The actor Kevin Spacey is judged by the Guardian and others to have done himself no favours by “choosing to come out as gay” at the same time as apologising for making “drunken sexual advances” to a 14-year-old actor.

Matt Cain, writing in the Sun, says linking “gay men and sexual predators” is “a real kick in the teeth to the gay community”.

The Daily Mail relates the star’s admission to the allegations against the producer Harvey Weinstein, saying it is a case of “another Hollywood darling accused of being a predator – and once again, everyone knew”.

Digital divorces

Couples wanting to get divorced will soon be able to complete the formalities online, as the Daily Telegraph reports.
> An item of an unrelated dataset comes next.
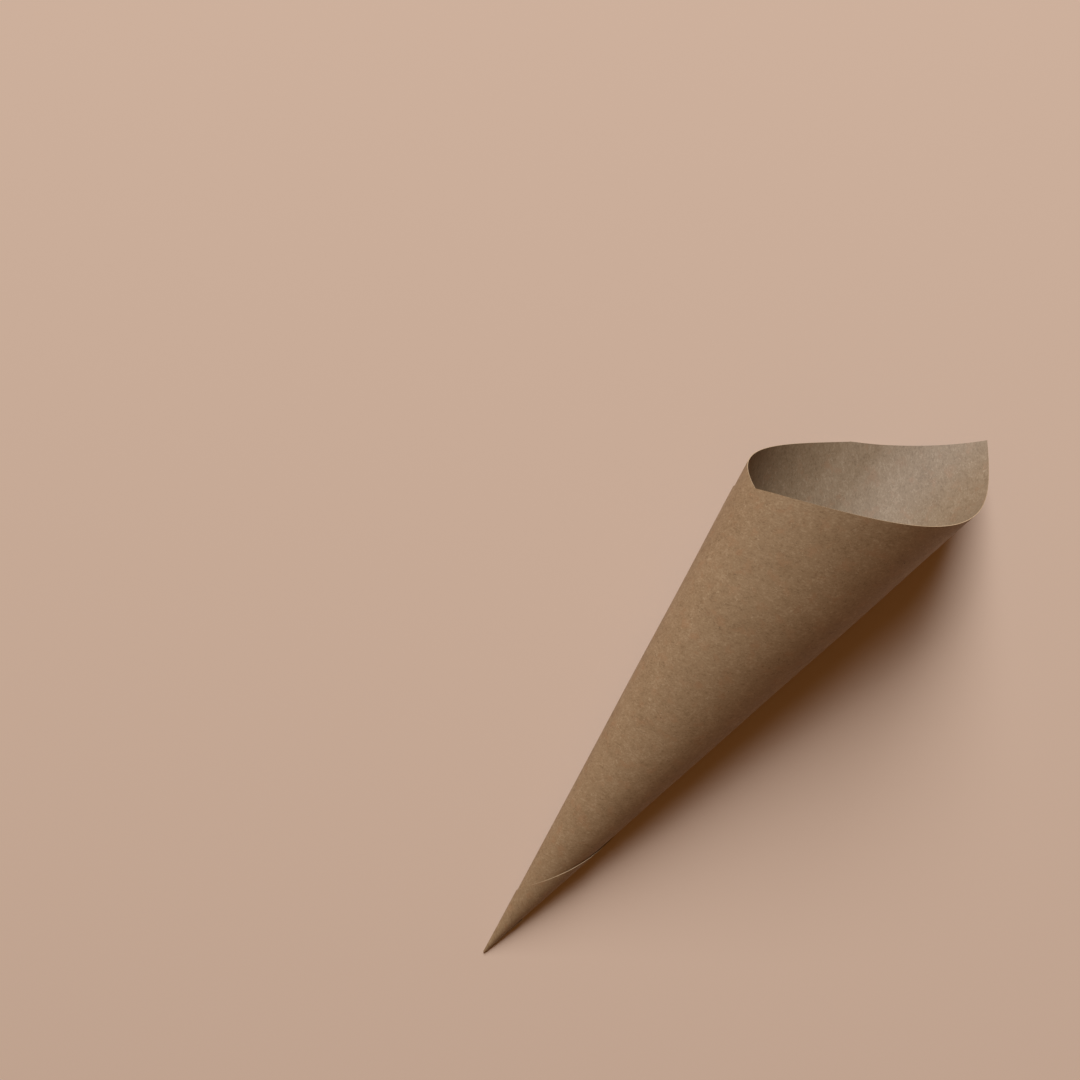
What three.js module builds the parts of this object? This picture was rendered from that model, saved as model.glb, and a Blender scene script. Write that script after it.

The paper calls it a “digital revolution”, which would simplify the ending of marriages when both parties agree that the relationship has broken down.
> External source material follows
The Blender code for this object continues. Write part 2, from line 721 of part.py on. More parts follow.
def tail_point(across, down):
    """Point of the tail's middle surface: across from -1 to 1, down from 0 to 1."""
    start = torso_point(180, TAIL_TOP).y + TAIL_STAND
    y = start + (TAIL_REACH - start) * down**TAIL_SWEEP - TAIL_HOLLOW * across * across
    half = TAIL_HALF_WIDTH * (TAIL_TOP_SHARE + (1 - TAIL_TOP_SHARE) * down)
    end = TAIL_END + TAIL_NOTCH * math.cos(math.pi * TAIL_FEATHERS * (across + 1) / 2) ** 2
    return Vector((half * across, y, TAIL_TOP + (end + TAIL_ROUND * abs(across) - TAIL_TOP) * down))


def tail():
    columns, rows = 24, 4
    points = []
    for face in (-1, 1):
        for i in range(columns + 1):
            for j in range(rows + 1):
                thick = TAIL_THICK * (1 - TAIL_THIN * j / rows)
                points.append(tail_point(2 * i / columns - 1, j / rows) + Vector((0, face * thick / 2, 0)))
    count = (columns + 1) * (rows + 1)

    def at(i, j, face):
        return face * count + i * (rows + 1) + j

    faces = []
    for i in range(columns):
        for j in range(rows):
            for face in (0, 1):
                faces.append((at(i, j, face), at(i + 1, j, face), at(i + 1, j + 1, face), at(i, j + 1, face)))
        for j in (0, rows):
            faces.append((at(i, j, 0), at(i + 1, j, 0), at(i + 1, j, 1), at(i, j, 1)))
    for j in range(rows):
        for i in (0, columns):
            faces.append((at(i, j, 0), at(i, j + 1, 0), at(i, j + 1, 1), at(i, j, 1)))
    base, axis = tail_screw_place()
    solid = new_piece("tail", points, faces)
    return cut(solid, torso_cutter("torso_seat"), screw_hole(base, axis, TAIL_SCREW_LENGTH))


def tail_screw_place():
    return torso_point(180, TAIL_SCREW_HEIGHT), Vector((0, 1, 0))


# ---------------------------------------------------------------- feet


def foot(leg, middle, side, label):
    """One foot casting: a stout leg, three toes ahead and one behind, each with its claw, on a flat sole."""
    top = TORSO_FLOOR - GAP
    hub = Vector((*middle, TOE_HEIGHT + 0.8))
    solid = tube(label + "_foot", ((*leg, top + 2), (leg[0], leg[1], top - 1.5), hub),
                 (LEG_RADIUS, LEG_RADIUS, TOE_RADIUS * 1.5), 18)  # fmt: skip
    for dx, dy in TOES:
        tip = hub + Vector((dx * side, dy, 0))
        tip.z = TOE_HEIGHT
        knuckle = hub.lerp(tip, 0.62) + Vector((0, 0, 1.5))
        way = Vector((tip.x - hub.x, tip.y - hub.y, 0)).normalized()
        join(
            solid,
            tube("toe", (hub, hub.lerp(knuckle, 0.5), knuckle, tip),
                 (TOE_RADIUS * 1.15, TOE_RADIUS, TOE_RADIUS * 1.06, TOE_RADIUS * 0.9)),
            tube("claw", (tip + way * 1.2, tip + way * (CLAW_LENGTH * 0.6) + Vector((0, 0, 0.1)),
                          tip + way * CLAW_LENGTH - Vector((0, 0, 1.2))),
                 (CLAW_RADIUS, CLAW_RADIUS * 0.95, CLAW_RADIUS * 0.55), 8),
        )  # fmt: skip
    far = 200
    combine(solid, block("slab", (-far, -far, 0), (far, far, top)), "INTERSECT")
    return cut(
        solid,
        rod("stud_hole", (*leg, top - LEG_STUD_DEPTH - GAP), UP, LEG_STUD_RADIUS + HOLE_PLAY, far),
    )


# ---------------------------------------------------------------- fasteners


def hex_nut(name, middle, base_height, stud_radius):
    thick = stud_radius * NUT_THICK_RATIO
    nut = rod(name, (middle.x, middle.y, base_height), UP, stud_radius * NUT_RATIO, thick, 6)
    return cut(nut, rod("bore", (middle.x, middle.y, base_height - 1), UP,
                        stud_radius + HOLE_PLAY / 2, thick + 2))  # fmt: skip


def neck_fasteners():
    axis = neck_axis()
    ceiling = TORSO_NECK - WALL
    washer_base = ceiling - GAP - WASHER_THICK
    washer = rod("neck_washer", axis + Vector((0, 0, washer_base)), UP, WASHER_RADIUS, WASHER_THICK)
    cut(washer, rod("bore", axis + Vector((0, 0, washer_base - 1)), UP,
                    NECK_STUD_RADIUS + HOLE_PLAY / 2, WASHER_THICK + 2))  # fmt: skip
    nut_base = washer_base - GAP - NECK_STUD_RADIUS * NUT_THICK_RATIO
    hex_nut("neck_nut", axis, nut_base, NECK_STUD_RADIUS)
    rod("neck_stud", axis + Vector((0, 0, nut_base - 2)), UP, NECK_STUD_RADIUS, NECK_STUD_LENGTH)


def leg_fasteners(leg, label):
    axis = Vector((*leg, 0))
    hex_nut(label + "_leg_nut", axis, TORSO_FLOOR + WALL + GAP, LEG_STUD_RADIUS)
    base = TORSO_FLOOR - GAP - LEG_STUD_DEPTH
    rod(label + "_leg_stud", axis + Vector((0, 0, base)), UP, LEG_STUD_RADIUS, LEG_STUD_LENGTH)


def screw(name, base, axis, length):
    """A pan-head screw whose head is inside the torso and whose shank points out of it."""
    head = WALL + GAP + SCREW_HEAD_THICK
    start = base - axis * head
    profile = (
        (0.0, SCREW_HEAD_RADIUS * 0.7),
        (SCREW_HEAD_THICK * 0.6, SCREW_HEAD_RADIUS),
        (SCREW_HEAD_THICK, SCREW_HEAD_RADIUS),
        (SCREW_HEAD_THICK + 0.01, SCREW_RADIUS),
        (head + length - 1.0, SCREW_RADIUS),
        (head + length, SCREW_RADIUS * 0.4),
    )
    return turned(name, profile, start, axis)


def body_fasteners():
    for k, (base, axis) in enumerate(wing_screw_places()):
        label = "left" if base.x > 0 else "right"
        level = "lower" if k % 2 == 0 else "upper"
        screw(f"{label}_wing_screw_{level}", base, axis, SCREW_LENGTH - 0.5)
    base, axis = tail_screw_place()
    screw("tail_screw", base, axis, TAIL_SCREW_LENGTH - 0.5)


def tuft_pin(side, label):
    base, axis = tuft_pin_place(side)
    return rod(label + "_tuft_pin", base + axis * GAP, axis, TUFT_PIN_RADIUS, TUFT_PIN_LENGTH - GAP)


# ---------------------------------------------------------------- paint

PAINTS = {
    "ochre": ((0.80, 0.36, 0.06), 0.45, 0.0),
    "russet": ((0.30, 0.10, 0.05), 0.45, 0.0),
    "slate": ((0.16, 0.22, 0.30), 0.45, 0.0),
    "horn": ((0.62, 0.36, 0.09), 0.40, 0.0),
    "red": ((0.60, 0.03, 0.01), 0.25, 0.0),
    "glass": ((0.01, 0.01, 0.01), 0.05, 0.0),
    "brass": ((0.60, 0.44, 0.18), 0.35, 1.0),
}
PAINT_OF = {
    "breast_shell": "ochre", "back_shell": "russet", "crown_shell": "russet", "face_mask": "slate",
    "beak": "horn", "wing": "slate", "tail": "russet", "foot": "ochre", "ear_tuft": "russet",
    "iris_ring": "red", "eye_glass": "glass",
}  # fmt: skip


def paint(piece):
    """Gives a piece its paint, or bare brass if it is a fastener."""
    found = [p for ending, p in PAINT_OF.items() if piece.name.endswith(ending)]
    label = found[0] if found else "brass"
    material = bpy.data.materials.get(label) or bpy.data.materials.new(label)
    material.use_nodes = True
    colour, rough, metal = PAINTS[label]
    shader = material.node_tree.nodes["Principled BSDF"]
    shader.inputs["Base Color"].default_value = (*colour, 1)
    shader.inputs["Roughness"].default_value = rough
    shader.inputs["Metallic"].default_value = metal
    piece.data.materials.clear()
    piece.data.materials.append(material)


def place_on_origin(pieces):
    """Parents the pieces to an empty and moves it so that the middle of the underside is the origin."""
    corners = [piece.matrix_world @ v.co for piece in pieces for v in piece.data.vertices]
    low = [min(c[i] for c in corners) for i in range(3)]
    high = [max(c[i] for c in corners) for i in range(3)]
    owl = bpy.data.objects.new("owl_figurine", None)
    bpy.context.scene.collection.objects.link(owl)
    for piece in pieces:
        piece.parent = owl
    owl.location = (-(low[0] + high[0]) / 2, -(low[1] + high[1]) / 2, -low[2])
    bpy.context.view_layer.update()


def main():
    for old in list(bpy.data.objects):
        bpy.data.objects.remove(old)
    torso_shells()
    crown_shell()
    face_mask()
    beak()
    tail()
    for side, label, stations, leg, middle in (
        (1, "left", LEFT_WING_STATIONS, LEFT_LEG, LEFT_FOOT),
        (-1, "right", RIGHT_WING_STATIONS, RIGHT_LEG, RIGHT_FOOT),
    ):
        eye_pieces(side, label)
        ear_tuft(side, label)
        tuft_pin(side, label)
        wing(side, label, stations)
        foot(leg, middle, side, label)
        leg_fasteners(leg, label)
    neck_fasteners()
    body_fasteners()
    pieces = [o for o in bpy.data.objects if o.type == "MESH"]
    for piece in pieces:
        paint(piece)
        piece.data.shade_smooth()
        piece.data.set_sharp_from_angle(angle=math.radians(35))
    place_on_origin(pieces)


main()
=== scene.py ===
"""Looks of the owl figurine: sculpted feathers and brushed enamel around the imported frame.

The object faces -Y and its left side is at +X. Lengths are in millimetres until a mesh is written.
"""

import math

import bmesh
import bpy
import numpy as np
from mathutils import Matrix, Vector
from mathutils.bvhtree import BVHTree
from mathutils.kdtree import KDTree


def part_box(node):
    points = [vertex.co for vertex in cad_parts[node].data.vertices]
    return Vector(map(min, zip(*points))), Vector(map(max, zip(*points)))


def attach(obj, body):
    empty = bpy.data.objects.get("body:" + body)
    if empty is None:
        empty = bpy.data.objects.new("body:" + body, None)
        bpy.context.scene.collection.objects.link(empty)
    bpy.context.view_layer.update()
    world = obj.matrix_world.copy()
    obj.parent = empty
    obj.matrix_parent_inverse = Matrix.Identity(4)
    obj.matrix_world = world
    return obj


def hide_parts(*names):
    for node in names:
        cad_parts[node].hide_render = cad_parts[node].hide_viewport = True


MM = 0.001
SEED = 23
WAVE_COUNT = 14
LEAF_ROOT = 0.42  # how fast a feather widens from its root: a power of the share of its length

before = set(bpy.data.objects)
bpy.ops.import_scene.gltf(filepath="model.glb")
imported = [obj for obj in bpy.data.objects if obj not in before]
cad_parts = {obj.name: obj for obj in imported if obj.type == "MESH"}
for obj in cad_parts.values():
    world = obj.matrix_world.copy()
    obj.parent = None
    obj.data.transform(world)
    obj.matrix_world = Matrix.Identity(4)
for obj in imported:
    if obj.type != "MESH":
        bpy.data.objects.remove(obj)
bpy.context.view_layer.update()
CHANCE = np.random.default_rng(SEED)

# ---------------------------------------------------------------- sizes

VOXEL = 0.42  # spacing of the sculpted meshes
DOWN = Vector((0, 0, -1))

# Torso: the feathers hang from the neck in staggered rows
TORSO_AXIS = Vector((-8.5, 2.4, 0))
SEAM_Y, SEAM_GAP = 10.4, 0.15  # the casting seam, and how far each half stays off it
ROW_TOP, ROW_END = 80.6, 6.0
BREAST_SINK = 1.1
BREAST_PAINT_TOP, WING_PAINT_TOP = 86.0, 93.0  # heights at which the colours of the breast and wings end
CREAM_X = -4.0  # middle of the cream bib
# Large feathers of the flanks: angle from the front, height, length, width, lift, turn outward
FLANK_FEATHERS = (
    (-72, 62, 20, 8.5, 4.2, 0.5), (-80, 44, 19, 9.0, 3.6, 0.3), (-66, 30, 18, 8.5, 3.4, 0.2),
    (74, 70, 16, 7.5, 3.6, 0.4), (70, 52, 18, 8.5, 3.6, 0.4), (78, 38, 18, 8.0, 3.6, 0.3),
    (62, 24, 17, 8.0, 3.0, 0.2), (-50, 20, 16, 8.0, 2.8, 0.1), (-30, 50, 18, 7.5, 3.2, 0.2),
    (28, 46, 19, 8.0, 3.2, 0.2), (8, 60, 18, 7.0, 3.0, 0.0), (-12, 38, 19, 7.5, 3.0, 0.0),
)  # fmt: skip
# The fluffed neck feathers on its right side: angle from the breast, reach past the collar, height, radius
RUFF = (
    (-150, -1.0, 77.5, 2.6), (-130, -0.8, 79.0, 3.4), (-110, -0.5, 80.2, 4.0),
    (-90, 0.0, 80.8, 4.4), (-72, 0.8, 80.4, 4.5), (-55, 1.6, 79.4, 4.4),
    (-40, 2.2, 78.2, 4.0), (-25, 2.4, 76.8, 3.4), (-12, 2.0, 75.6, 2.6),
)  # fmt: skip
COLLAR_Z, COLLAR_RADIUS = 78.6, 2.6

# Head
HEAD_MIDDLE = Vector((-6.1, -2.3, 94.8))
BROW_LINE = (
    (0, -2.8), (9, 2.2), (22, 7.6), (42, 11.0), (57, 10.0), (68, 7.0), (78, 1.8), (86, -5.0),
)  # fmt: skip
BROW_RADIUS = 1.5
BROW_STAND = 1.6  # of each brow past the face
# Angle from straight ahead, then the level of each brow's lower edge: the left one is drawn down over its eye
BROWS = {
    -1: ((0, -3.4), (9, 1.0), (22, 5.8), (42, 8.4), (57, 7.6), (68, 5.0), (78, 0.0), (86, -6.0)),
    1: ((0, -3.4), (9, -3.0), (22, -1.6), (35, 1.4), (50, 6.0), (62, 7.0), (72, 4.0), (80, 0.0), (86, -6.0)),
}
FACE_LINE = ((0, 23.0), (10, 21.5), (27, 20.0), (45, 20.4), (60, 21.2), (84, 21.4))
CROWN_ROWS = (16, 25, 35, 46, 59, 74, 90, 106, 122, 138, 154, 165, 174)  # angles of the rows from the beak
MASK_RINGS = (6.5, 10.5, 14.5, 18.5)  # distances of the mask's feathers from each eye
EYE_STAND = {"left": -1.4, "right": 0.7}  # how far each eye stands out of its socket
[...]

A cartoon in the Mail shows a couple of men chatting over drinks in a living room, while a woman toils in the kitchen behind.

One says: “We would have separated years ago – but we’re still on a dial-up connection.”

‘Hotbed of hysteria’

Exeter was “a previously unrecognised 17th century hotbed of hysteria over sorcery”, according to research reported on by the i.

Professor Mark Stoyle has found that more than 20 women and men were denounced to magistrates as witches and sorcerers.

According to the Guardian, the city appears to have been the first place where a witch was put to death in England, as well as the last in 1685.

Professor Stoyle says many of the accused were poor, elderly women, and their crimes were sometimes no more than being seen “sitting by the fire with a toad in her lap”.